Vertical Cavity Surface Emitting Laser (VCSEL) device and material characterisation

Speaker: Curtis Hentschel (Peter M. Smowton's group)
Date: Thursday 20 October 2022
Time: 14:00
Venue: Queen's building WX3.07 with zoom live streaming

Vertical cavity surface emitting lasers (VCSEL) are a type of semiconductor laser where optical emission is from the surface of the wafer (as opposed to the edge for in-plane devices). The typical VCSEL structure consists of active layers that have been sandwiched by epitaxially grown distributed Bragg reflector (DBR) layers, to form a vertical cavity with a high quality factor. There may also be a thin high Al concentration AlGaAs layer in close proximity to the active layers, which when oxidised, forms an aperture that provides optical and current confinement.
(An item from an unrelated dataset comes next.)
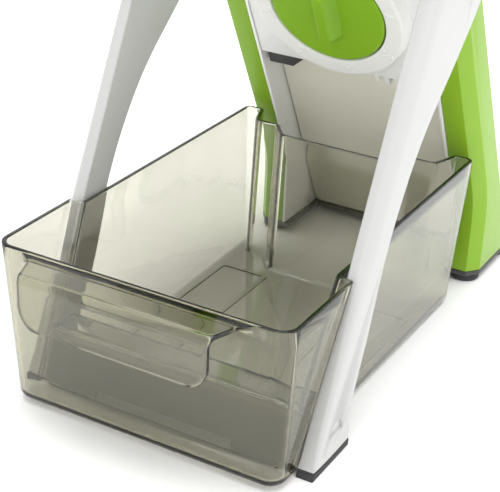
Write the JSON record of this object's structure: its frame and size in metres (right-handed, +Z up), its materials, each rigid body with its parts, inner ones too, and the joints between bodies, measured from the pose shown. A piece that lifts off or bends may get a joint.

In the 1st part, I will present the measured device performance of VCSELs that have been designed for use in miniaturised atomic clocks (MAC). The impact of the oxide aperture dimensions on device characteristics such as the optical power, wavelength, single-mode performance and divergence angle will be discussed. In the 2nd part, I will present gain measurements performed directly on VCSEL material using a stripe-length method variant known as the segmented contact technique. The stripe length method is an in-plane technique, and I will discuss how the measured optical gain in the in-plane direction relate to the vertical direction.